Leaving the thankless task of moderation to free working volunteers entitles them to secrecy and unaccountability.
Moderation should be crowdsourced subscription service that pays at least minimum wage.
User should directly be able to choose which moderation mask they wish to wear and they should pay for it. If not in real money (because fees and regulations) then at least in some form of actually valuable, redeemable token to compensate moderator for their service.
The user should always have the final work on who and what they don't want to see. Which moderator they subscribe.
Moderation must be transparent, modmail must public.
Moderators should not feel entitled to secrecy or abuse of their position (as would be the case for free work)
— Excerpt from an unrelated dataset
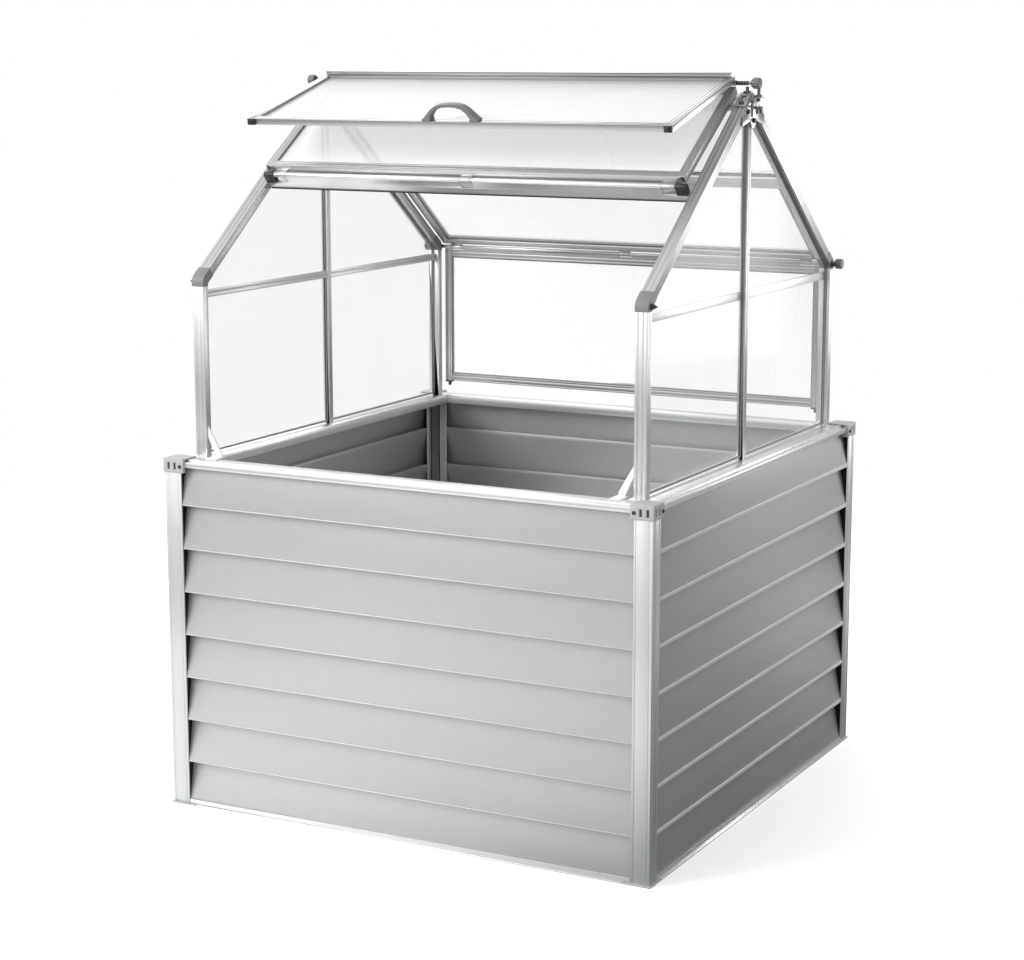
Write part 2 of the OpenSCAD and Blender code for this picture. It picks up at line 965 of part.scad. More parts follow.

There would not be systemic power to wield by the moderators as a class, against the user class or the owner class.
It should ould be possible for a moderator to override or cancel the actions of another moderator. And then it comes to the order of operations in your list of moderator subscriptions.
Lemmy communities should publish a default set of moderators, which the user can pick and choose. Moderators should be able to publish multiple "moderation masks" and you pick which you like the most. Example "everything minus spam" "everything minus spam and sex" "everything minus spam and religion" "everything minus spam, racism, kletophobia and Jeff Bezos" and so on
I don't think owners should have a say in the content of the discussion. That is something for users and moderators to decide. I have had enough of the "take my ball and go home" situations. Make the database an encrypted blob that cannot be inspected directly.
Alternatively, there is no reason for instances to exist anyway. All computer users have orders of magnitude more compute power to each run their own single user instance. On their five year old phone and even in the dishwasher.
Text is small. Being a hard drive owner would not grant leverage over the freedom of expression of others.
Lemmy is not distributed enough, there is still too much power concentrated in the hands of the owner class and the moderator class.
Users should be their own owners. Moderators will still be needed but they will only operate with the consent of each user to mask off the content they don't want to see.
I don't get to choose where the center of the internet is going to be. So it's important to nudge this platform, while it is in its transformative stage, to eliminate the flaws it currently has. At least to mitigate the problem of the past that we've seen in slashdot Digg and Reddit. It would be very frustrating to spend the next 10 years here and still endure problems of the old platforms
You want me to host a community on my phone but only some stranger is allowed to curate the content on it? I don't really understand this system you're describing.
Any lemmeyverse user, including you, would be allowed to emit an opinion regarding moderation actions that would be performed on it.
In the same way votes are currently emitted, moderation actions should be "emitted" and every user can decide to follow, or override or have any kind of rule to interpret those actions.
For instance, a rule could be, if 100 users have emitted "delete" then enact this action in my locally filtered view.
Correct me if I'm wrong, but I thought Lemmy had mod logs by default.
Defederation is the moderation mask you speak of. Beehaw, for example, has the tankie instance blocked.
I also don't find the distinction between owner and miderator useful. In the case of decentralized Lemmy instances with less than 1k users, a single owner may act as both moderator and owner.
Defederation is an incredible extreme. And it should be easily bypassed by the user's client. It should even be a meaningless action.
My moderation mask I mean a kind of moderation action log. Your client reads it and applies it as an overlay to hide stuff from your sight.
If a user's comment is marked as deleted by the moderator, and you're subscribed to that moderator mask. Then your client treats it as deleted.
You can go into they mask and see if you agree with the moderators decision. If you don't, then subscribe to other moderators.
The moderators become actors on your behalf that you can override if you don't mind waiting through the crap yourself.
You could be subscribed to hundreds of moderators, maybe every user on the fediverse. Your client might only act on a moderation action if say, at least 10 independent users took the same moderation action and established a consensus.